Verse structure and flow become storytelling tools at this scale. Tempo shifts signal tonal changes. A slower, more deliberate delivery can mark a reflective moment in the narrative. A harder, faster verse can signal escalation. The music isn't just backdrop — it's part of the story's grammar.

The concept album format also gives artists room to explore contradictions that a single track can't hold. The same character can be sympathetic and culpable, triumphant and doomed, across the arc of a full project. That complexity is where gangsta rap's storytelling reaches its highest form.

Frequently Asked Questions

What literary devices are most common in gangsta rap lyrics?

Imagery, metaphor, dramatic irony, and in medias res openings appear most frequently. Many rappers also use anaphora — repeating a phrase at the start of successive lines — to build emotional momentum within a verse.

Is gangsta rap storytelling based on real events or fiction?

Usually both. Most gangsta rap narratives blend autobiographical detail with composite characters and dramatized events. The emotional truth is typically real even when specific details are compressed or fictionalized for narrative effect.

How does flow and delivery affect the way a story lands?

Delivery is pacing. A rapper who slows down at a critical moment creates the same effect as a novelist who shortens sentences during a climax.
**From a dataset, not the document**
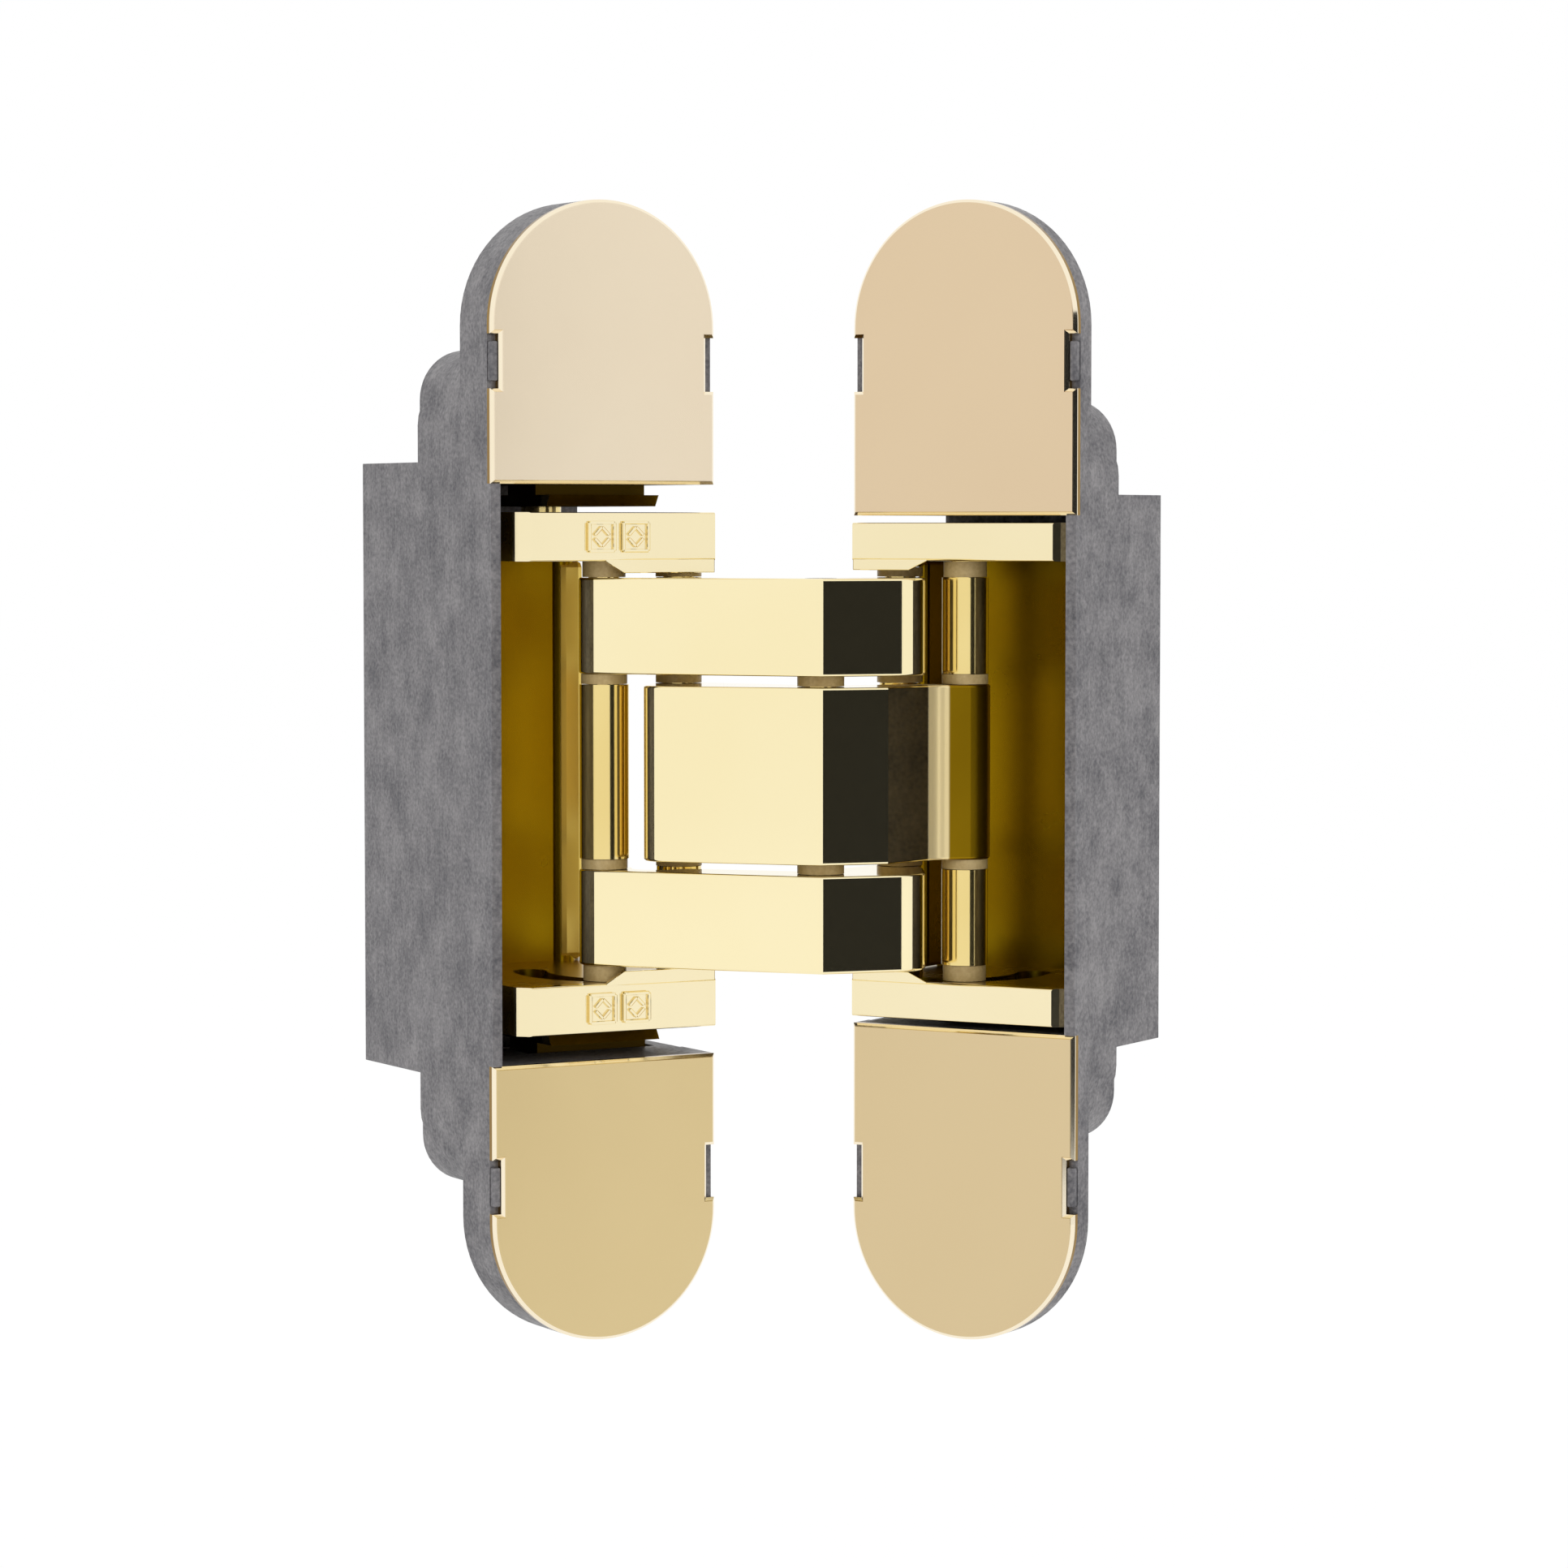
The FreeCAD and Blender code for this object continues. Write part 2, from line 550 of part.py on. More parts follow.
def carrier(label, side, place, data, path):
    """Two blocks joined by a back wall, with slots for a slider pin and pads for a pivot."""
    body = new_body(label, place)
    width = size.leafWidth
    front = size.carrierFront
    back = data["carrier_back"]
    start = data["carrier_start"]
    top = data["block_top"]
    under = size.blockUnder
    wall = data["carrier_wall"]
    sketch = new_sketch(body, "YZ_Plane", start * side, "CarrierSection")
    draw_polygon(sketch, [(front, -top), (back, -top), (back, top), (front, top),
                          (front, under), (back - wall, under), (back - wall, -under),
                          (front, -under)])
    pad(body, sketch, width - start, "CarrierCasting", side < 0)
    if data["lip"]:
        cut_wall_end(body, back, wall)
    pivot = (data["pivot_across"] * side, data["pivot_deep"])
    grub = (data["screw_across"] * side, data["screw_deep"])
    start_x = (start * side).number
    front_y = front.number
    round_edges(body, size.facet, "OuterFacet",
                lambda e: runs_along(e, UPWARD) and abs(e.CenterOfMass.x - start_x) < 0.01
                and abs(e.CenterOfMass.y - front_y) < 0.01, chamfer=True)
    round_edges(body, size.blockEdge, "FrontEdges",
                lambda e: runs_along(e, ACROSS) and abs(e.CenterOfMass.y - front_y) < 0.01)
    for end, name in ((1, "Upper"), (-1, "Lower")):
        sketch = new_sketch(body, "XY_Plane", under * end, name + "PadOutline")
        draw_circle(sketch, *pivot, size.padRadius)
        pad(body, sketch, size.padRise, name + "Pad", end > 0)
        sketch = new_sketch(body, "XY_Plane", size.padFace * end, name + "PinHole")
        draw_circle(sketch, *pivot, size.pivotPin + size.pressFit)
        pocket(body, sketch, data["pin_reach"] - size.padFace, name + "PinHolePocket", end > 0)
        sketch = new_sketch(body, "XY_Plane", under * end, name + "SlotOutline")
        draw_wire(sketch, slot_outline(path, size.sliderPin.number + size.slotPlay.number))
        pocket(body, sketch, size.slotDeep, name + "Slot", end > 0)
        sketch = new_sketch(body, "XY_Plane", data["screw_face"] * end, name + "ScrewHole")
        draw_circle(sketch, *grub, data["screw_hole"])
        pocket(body, sketch, data["screw_hole_deep"], name + "ScrewHolePocket",
               data["screw_from_inside"] == (end > 0))
        for number, across in enumerate(data["marks"], start=1):
            sketch = new_sketch(body, "XZ_Plane", at_depth(front), "%sMark%d" % (name, number))
            middle = (under + top) / 2 * end
            draw_rectangle(sketch, across - size.markWide / 2, across + size.markWide / 2,
                           middle - size.markHigh / 2, middle + size.markHigh / 2)
            pad(body, sketch, size.markRise, "%sMarkPad%d" % (name, number))
    return body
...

Rhythm controls where the listener's attention goes and how much weight each line carries.

What's the difference between gangsta rap and conscious rap in terms of narrative?

Conscious rap tends to foreground the critique explicitly — the argument is the point. Gangsta rap embeds the critique inside the story — the argument emerges from what happens to the characters. Both are political; they just use different narrative strategies to get there.

Why do gangsta rap stories resonate with listeners outside those communities?

Because the core narrative tensions — survival, loyalty, systemic pressure, the cost of ambition — are universal even when the specific context isn't. The specificity of the setting makes the story credible; the universality of the themes makes it transferable.